Recorded data:
......

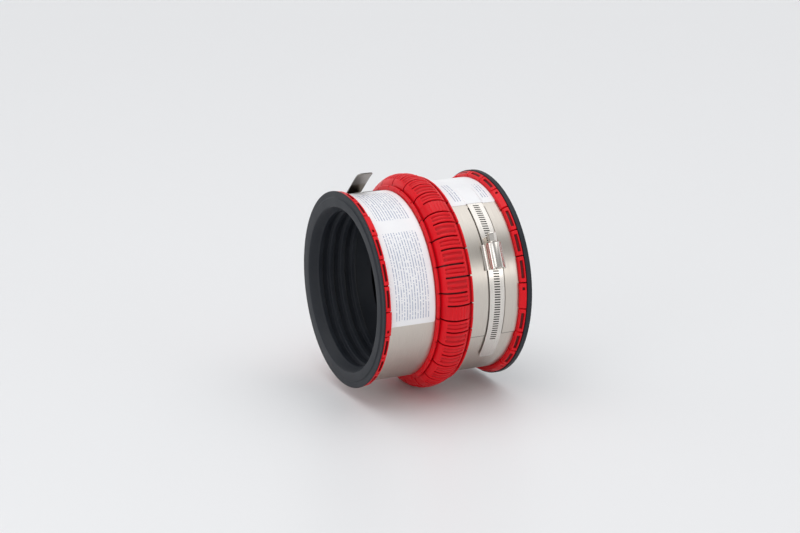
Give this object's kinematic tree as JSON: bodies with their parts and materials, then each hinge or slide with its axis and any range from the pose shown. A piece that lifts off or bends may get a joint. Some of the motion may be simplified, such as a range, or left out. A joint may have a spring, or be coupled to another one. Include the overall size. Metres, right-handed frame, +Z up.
{
  "type": "flexible pipe coupling",
  "caption": "Rubber sleeve pipe coupling that joins two pipes of different outside diameter, with an expanding slotted plastic cage and a worm-driven steel band clamp at each end.",
  "frame": {"origin": "on the pipe axis, in the middle of the cage's centre ring, where the two pipe ends meet", "axes": "+X along the pipe axis towards the wider pipe, +Z up, -Y towards the right clamp's screw"},
  "size_m": [0.163, 0.2224, 0.2297],
  "materials": {
    "rubber": "moulded rubber, satin, slightly dusty",
    "cage_plastic": "moulded red plastic, semi-gloss",
    "band_steel": "cold rolled stainless sheet, brushed around the band",
    "bright_steel": "bright pressed and turned stainless steel",
    "label": "white printed film"
  },
  "bodies": {
    "coupling": {"rubber_sleeve": "rubber", "cage_segment_1": "cage_plastic", "cage_segment_2": "cage_plastic", "cage_segment_3": "cage_plastic", "cage_segment_4": "cage_plastic", "cage_segment_5": "cage_plastic", "cage_segment_6": "cage_plastic", "left_band": "band_steel", "right_band": "band_steel", "left_saddle": "band_steel", "right_saddle": "band_steel", "left_housing": "bright_steel", "right_housing": "bright_steel", "left_label": "label"},
    "left_strap_set": {"left_strap": "band_steel", "left_fork_plate": "band_steel", "left_strap_welds": "band_steel"},
    "left_screw_body": {"left_screw": "bright_steel"},
    "right_strap_set": {"right_strap": "band_steel", "right_fork_plate": "band_steel", "right_strap_welds": "band_steel", "right_label": "label"},
    "right_screw_body": {"right_screw": "bright_steel"}
  },
  "joints": [
    {"name": "left_strap_travel", "type": "hinge", "parent": "coupling", "child": "left_strap_set", "pos_m": [-0.0485, 0, 0], "axis": [1, 0, 0], "range_deg": [-20, 14]},
    {"name": "left_screw_turn", "type": "hinge", "parent": "coupling", "child": "left_screw_body", "pos_m": [-0.0485, 0.0992, 0.02658], "axis": [0, 0.2588, -0.9659], "range_deg": [-3262, 4655]},
    {"name": "right_strap_travel", "type": "hinge", "parent": "coupling", "child": "right_strap_set", "pos_m": [0.0473, 0, 0], "axis": [1, 0, 0], "range_deg": [-20, 14]},
    {"name": "right_screw_turn", "type": "hinge", "parent": "coupling", "child": "right_screw_body", "pos_m": [0.0473, -0.09578, 0.04517], "axis": [0, 0.4266, 0.9045], "range_deg": [-3369, 4808]}
  ],
  "couplings": [
    {"joint": "left_screw_turn", "follows": "left_strap_travel", "ratio": -232.22},
    {"joint": "right_screw_turn", "follows": "right_strap_travel", "ratio": -239.86}
  ]
}
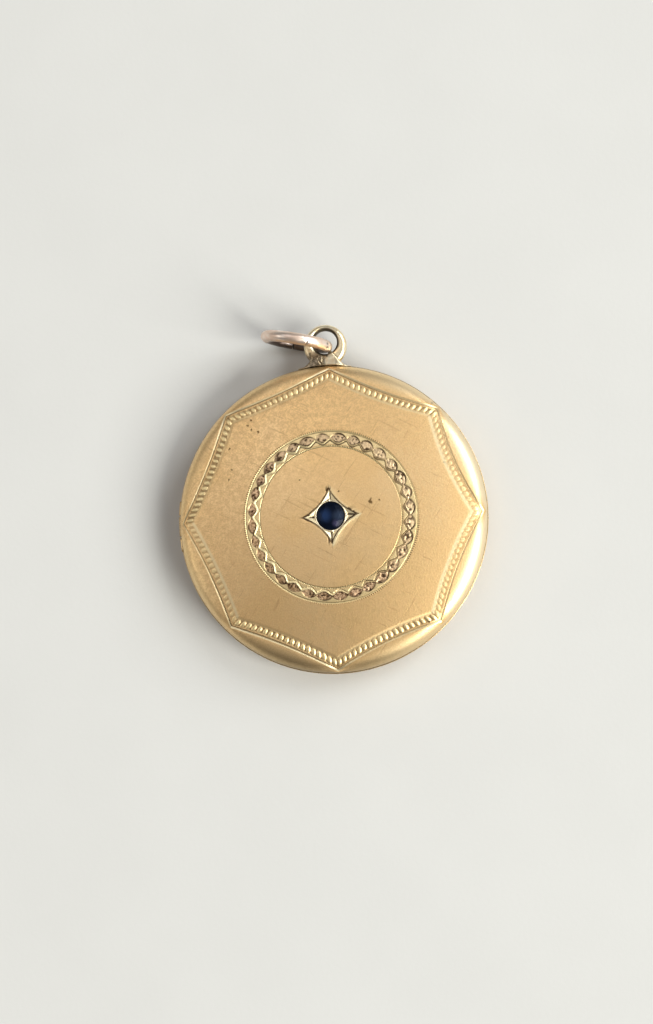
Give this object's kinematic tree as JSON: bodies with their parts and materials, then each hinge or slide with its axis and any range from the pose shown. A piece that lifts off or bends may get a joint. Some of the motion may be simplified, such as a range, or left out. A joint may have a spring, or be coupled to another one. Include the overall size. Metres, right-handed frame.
{
  "type": "round locket",
  "caption": "Round hinged locket with a gently domed engraved front, a small blue stone set in a star, a soldered bail and a jump ring.",
  "frame": {"origin": "centre of the flat of the back cover, on the surface it lies on", "axes": "+Y towards the bail, +X to the right seen from the front, +Z out of the engraved front"},
  "size_m": [0.03, 0.034, 0.007],
  "materials": {
    "case_gold": "polished, worn",
    "engraved_gold": "bloomed satin with bright cuts",
    "blue_stone": "polished facets",
    "pin_gold": "dull",
    "ring_gold": "polished, worn"
  },
  "bodies": {
    "back": {"back_cover": "case_gold", "hinge_pin": "pin_gold", "jump_ring": "ring_gold"},
    "cover": {"front_cover": "engraved_gold", "stone": "blue_stone"}
  },
  "joints": [
    {"name": "cover_hinge", "type": "hinge", "parent": "back", "child": "cover", "pos_m": [-0.01472, 0, 0.0025], "axis": [0, -1, 0], "range_deg": [0, 120]}
  ]
}
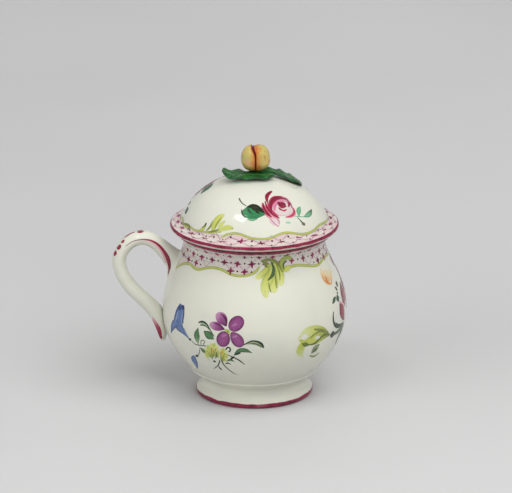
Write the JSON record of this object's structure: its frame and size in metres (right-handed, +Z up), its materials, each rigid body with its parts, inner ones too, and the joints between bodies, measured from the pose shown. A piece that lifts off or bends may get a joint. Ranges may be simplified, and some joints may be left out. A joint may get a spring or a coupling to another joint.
{
  "type": "covered custard cup",
  "caption": "Small pear-shaped porcelain cup with a loop handle, a spreading foot ring and a lift-off domed cover topped by a cleft fruit on leaves, painted with scattered flowers.",
  "frame": {"origin": "middle of the foot ring, at the table", "axes": "+Z up through the fruit on the cover, the handle points along -X, +Y is away from the side seen in the picture"},
  "size_m": [0.0796, 0.0626, 0.0874],
  "materials": {
    "porcelain": "clear gloss glaze over a warm greyish ivory body",
    "leaf_glaze": "thick glossy green",
    "fruit_glaze": "yellow-green turning orange, crimson in the cleft",
    "enamel": "painted overglaze colours, slightly raised"
  },
  "bodies": {
    "root": {"cup": "porcelain", "cover": "porcelain"}
  },
  "joints": []
}
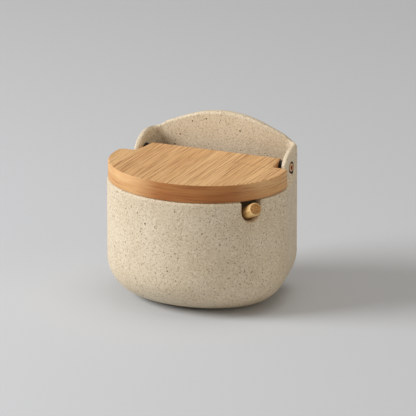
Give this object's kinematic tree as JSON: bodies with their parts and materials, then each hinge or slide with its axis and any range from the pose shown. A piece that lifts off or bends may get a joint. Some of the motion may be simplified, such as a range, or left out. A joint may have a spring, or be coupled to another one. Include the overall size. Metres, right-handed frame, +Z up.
{
  "type": "spice jar",
  "caption": "Low stoneware jar with a flat back board, a hinged two-layer bamboo lid, and a wooden spoon that leans in a notch of the rim.",
  "frame": {"origin": "on the table under the middle of the jar", "axes": "+Z up, the front with the round belly faces -Y, the flat back board is at +Y, the spoon notch is on the +X side of the front"},
  "size_m": [0.103, 0.085, 0.0955],
  "materials": {
    "stoneware": "satin cream glaze with dark specks",
    "bamboo_upper": "oiled bamboo, strips running front to back",
    "bamboo_lower": "oiled bamboo, strips running side to side",
    "screw_brass": "polished, with a reddish tone",
    "bush_nylon": "dark brown nylon",
    "spacer_nylon": "dark brown nylon",
    "insert_brass": "as turned",
    "spoon_wood": "turned pale wood, oiled"
  },
  "bodies": {
    "jar": {"jar_body": "stoneware", "hinge_bush_left": "bush_nylon", "hinge_bush_right": "bush_nylon"},
    "lid": {"lid_upper_layer": "bamboo_upper", "lid_lower_layer": "bamboo_lower", "hinge_screw_left": "screw_brass", "hinge_screw_right": "screw_brass", "hinge_spacer_left": "spacer_nylon", "hinge_spacer_right": "spacer_nylon", "thread_insert_left": "insert_brass", "thread_insert_right": "insert_brass"},
    "spoon": {"spoon": "spoon_wood"}
  },
  "joints": [
    {"name": "lid_hinge", "type": "hinge", "parent": "jar", "child": "lid", "pos_m": [0, 0.024, 0.0729], "axis": [-1, 0, 0], "range_deg": [0, 110]},
    {"name": "spoon_slide", "type": "slide", "parent": "jar", "child": "spoon", "axis": [0.6955, -0.5693, 0.4384], "range_m": [0, 0.045]}
  ]
}
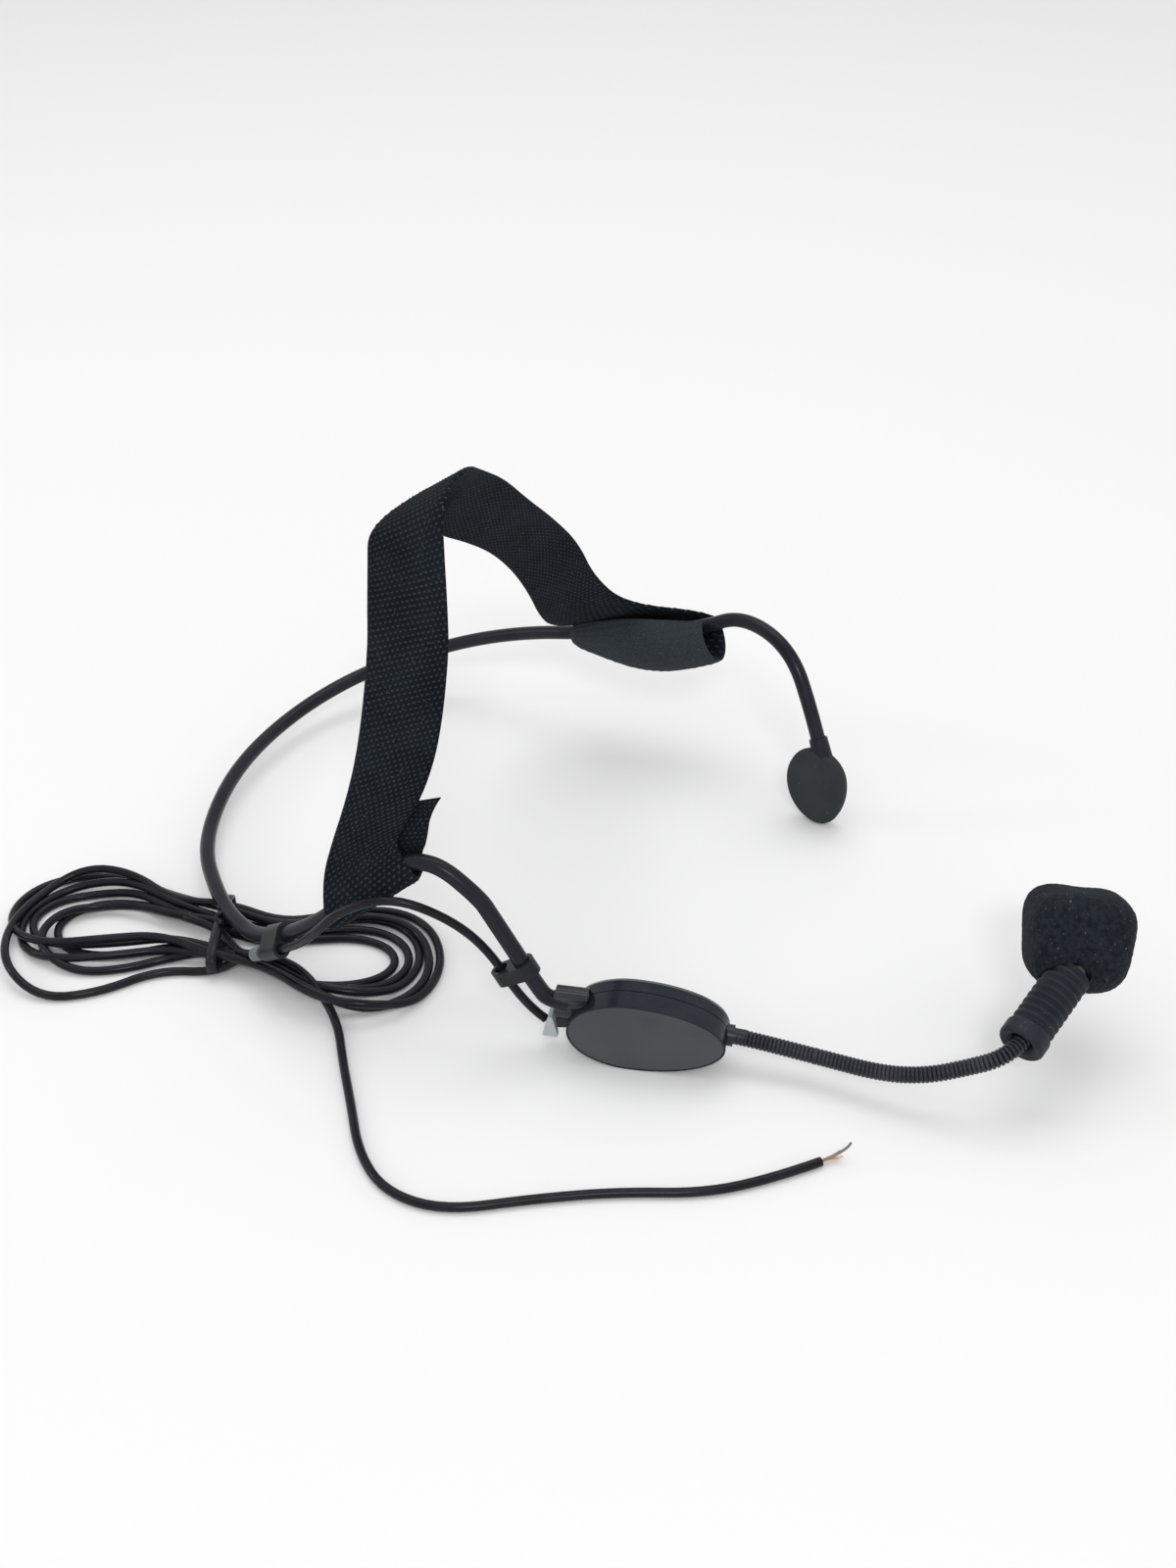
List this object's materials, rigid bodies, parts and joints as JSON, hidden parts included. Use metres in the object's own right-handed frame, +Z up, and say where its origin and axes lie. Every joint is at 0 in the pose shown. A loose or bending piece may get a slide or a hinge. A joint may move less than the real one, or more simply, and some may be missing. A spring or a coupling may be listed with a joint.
{
  "type": "headset microphone",
  "caption": "Behind-the-neck headset microphone: wire band with ear hooks, head strap, cheek housing, gooseneck boom with foam windscreen, ear pad and a tied cord with a bare end.",
  "frame": {"origin": "under the middle of the headset, on the surface that it stands on, cord left out", "axes": "+Z up from the table, +X the wearer's forward direction, +Y the wearer's left"},
  "size_m": [0.2925, 0.2166, 0.1354],
  "materials": {
    "sheath": "satin vinyl",
    "spring_wire": "drawn",
    "socket": "gloss",
    "shell": "gloss",
    "cover": "matte",
    "screws": "blackened",
    "board": "matte",
    "solder": "bright",
    "grommet": "matte",
    "relief": "satin",
    "ferrule": "satin",
    "nut": "plain",
    "gooseneck": "satin",
    "boom_lead": "matte",
    "mic_sleeve": "matte",
    "capsule": "satin",
    "element": "matte",
    "grille": "satin",
    "ring": "matte",
    "foam": "open-cell foam",
    "pad": "matte",
    "webbing": "ribbed weave",
    "clip": "satin",
    "cord": "gloss vinyl",
    "heat_shrink": "satin",
    "tie": "satin",
    "copper": "bright"
  },
  "bodies": {
    "headset": {"neck_sheath": "sheath", "neck_wire": "spring_wire", "band_socket": "socket", "housing_front_shell": "shell", "housing_back_shell": "shell", "housing_cover": "cover", "cover_screws": "screws", "terminal_board": "board", "solder_joints": "solder", "cord_grommet": "grommet", "relief_wedge": "relief", "boom_ferrule": "ferrule", "boom_nut": "nut", "strap_loop_near": "webbing", "strap_loop_far": "webbing", "cord_lead": "cord", "cord_hank": "cord", "cord_tail": "cord", "cord_sleeve": "heat_shrink", "hank_tie": "tie", "cord_core": "copper"},
    "boom_base": {"gooseneck_base": "gooseneck", "boom_lead_base": "boom_lead"},
    "boom_middle": {"gooseneck_middle": "gooseneck", "boom_lead_middle": "boom_lead"},
    "microphone": {"gooseneck_tip": "gooseneck", "boom_lead_tip": "boom_lead", "mic_sleeve": "mic_sleeve", "capsule_can": "capsule", "capsule_element": "element", "capsule_grille": "grille", "capsule_ring": "ring"},
    "windscreen": {"windscreen": "foam"},
    "ear_pad": {"ear_pad": "pad", "pad_neck": "pad"},
    "strap": {"strap_span": "webbing"},
    "front_clip": {"front_clip": "clip"},
    "rear_clip": {"rear_clip": "clip"}
  },
  "joints": [
    {"name": "boom_lift", "type": "hinge", "parent": "headset", "child": "boom_base", "pos_m": [0.0644, -0.0355, 0.0098], "axis": [0.4226, -0.9063, 0], "range_deg": [-25, 45]},
    {"name": "boom_sweep", "type": "hinge", "parent": "boom_base", "child": "boom_middle", "pos_m": [0.101, -0.0262, 0.0094], "axis": [0, 0, 1], "range_deg": [-35, 35]},
    {"name": "mic_tilt", "type": "hinge", "parent": "boom_middle", "child": "microphone", "pos_m": [0.1205, -0.018, 0.016], "axis": [0.507, -0.862, 0], "range_deg": [-35, 35]},
    {"name": "windscreen_pull", "type": "slide", "parent": "microphone", "child": "windscreen", "axis": [0.08, 0.9552, 0.285], "range_m": [0, 0.016]},
    {"name": "pad_turn", "type": "hinge", "parent": "headset", "child": "ear_pad", "pos_m": [0.0255, 0.075, 0.025], "axis": [0.4382, -0.1992, -0.8765], "range_deg": [-30, 30]},
    {"name": "strap_swing", "type": "hinge", "parent": "headset", "child": "strap", "pos_m": [-0.032, -0.0776, 0.0433], "axis": [-0.1076, 0.9942, -0.004], "range_deg": [-20, 3.5]},
    {"name": "front_clip_slide", "type": "slide", "parent": "headset", "child": "front_clip", "axis": [-0.494, -0.1453, 0.8572], "range_m": [-0.002, 0.002]},
    {"name": "rear_clip_slide", "type": "slide", "parent": "headset", "child": "rear_clip", "axis": [-0.8175, 0.0654, -0.5722], "range_m": [-0.002, 0]}
  ]
}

......

### SHORT TASK
Extract each line from the entries above that contains the string "this".

### THE COMPLETED TASK
Give this object's kinematic tree as JSON: bodies with their parts and materials, then each hinge or slide with its axis and any range from the pose shown. A piece that lifts off or bends may get a joint. Some of the motion may be simplified, such as a range, or left out. A joint may have a spring, or be coupled to another one. Include the overall size. Metres, right-handed frame, +Z up.
Give this object's kinematic tree as JSON: bodies with their parts and materials, then each hinge or slide with its axis and any range from the pose shown. A piece that lifts off or bends may get a joint. Some of the motion may be simplified, such as a range, or left out. A joint may have a spring, or be coupled to another one. Include the overall size. Metres, right-handed frame.
Write the JSON record of this object's structure: its frame and size in metres (right-handed, +Z up), its materials, each rigid body with its parts, inner ones too, and the joints between bodies, measured from the pose shown. A piece that lifts off or bends may get a joint. Ranges may be simplified, and some joints may be left out. A joint may get a spring or a coupling to another joint.
Give this object's kinematic tree as JSON: bodies with their parts and materials, then each hinge or slide with its axis and any range from the pose shown. A piece that lifts off or bends may get a joint. Some of the motion may be simplified, such as a range, or left out. A joint may have a spring, or be coupled to another one. Include the overall size. Metres, right-handed frame, +Z up.
List this object's materials, rigid bodies, parts and joints as JSON, hidden parts included. Use metres in the object's own right-handed frame, +Z up, and say where its origin and axes lie. Every joint is at 0 in the pose shown. A loose or bending piece may get a slide or a hinge. A joint may move less than the real one, or more simply, and some may be missing. A spring or a coupling may be listed with a joint.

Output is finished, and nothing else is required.